Detecting voice activity

AG and CG Series boards provide a voice activity detector that suppresses user voice silence during dialogues with a voice recognition system. By preventing silent data from being sent to the application for ASR processing, host processing resources can be conserved.

The voice activity detector provides the following features:

Feature	Description
Voice activity detection	Detects audio energy and triggers data transmission only when speech is present.
Pre-speech buffering	When the voice activity detector detects speech, the board runtime immediately sends the previously filled buffer to the host, reducing the problem of clipped speech.
Voice event signaling	Sends SPEECH_BEGIN and SPEECH_END messages, and noise and signal energy to the host application.
Recorded stream control	Pauses and resumes sending recorded data to the runtime, while keeping the voice activity detector algorithm active on the DSP.

The voice activity detector enables host application control of voice activity detection features, including:

Start (with new or default parameters) and stop voice activity detection.
Update voice activity detection parameters on the fly.
Enable and disable voice activity detection signaling.
Pause and resume the recorded stream from the board to the host.

The voice activity detector has a fixed delta threshold that allows it to adapt to the background noise level. When the voice level is higher than the background noise level by a specified delta, the detector sends a SPEECH_BEGIN event to the application.
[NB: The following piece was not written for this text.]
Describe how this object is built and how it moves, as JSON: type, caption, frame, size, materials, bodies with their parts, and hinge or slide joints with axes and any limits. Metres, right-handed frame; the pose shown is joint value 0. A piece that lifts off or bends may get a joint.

When the voice level falls below the background noise level, the detector sends a SPEECH_END event.

Use the voice activity detector with any ASR application that is recording with one of the following encoding formats:

ADI_ENCODE_MULAW
ADI_ENCODE_ALAW
ADI_ENCODE_PCM8M16

Voice activity detection does not interfere with other existing capabilities such as DTMF detection and echo cancellation.

Configuring boards for voice detection

To configure the system for voice activity detection, edit the board keyword file as follows:

For these boards...	Add this DSP file...	To this keyword...
AG	rvoice_vad.m54	DSP.C5x[x].Files[y]
CG	rvoice_vad.f54	DSP.C5x[x].Files

For example:

DSP.C5x[1..31].Files = dtmf rvoice_vad

Configure dynamic buffer allocation on the board to prevent host underruns.

You can also configure CG boards for voice activity detection by defining a DSP resource pool and specifying rvoice_vad as the resource definition:

Resource[0].Definitions = (dtmf.det_all & rvoice_vad.rec_alaw & rvoice_vad.rec.play_alaw)

Using voice activity detection

Voice activity detection and voice activity detection messaging are disabled by default. To enable voice activity detection, call adiCommandRecord on an actively running ADI recording function (such as adiRecordAsync). ADIEVN_RECORD_STARTED must be received before calling adiCommandRecord.

You can perform the following functions using adiCommandRecord:

Enable and disable voice activity detection
Configure voice activity detection with application parameters
Enable and disable voice activity detection messaging
Pause and resume voice streaming from the board to the host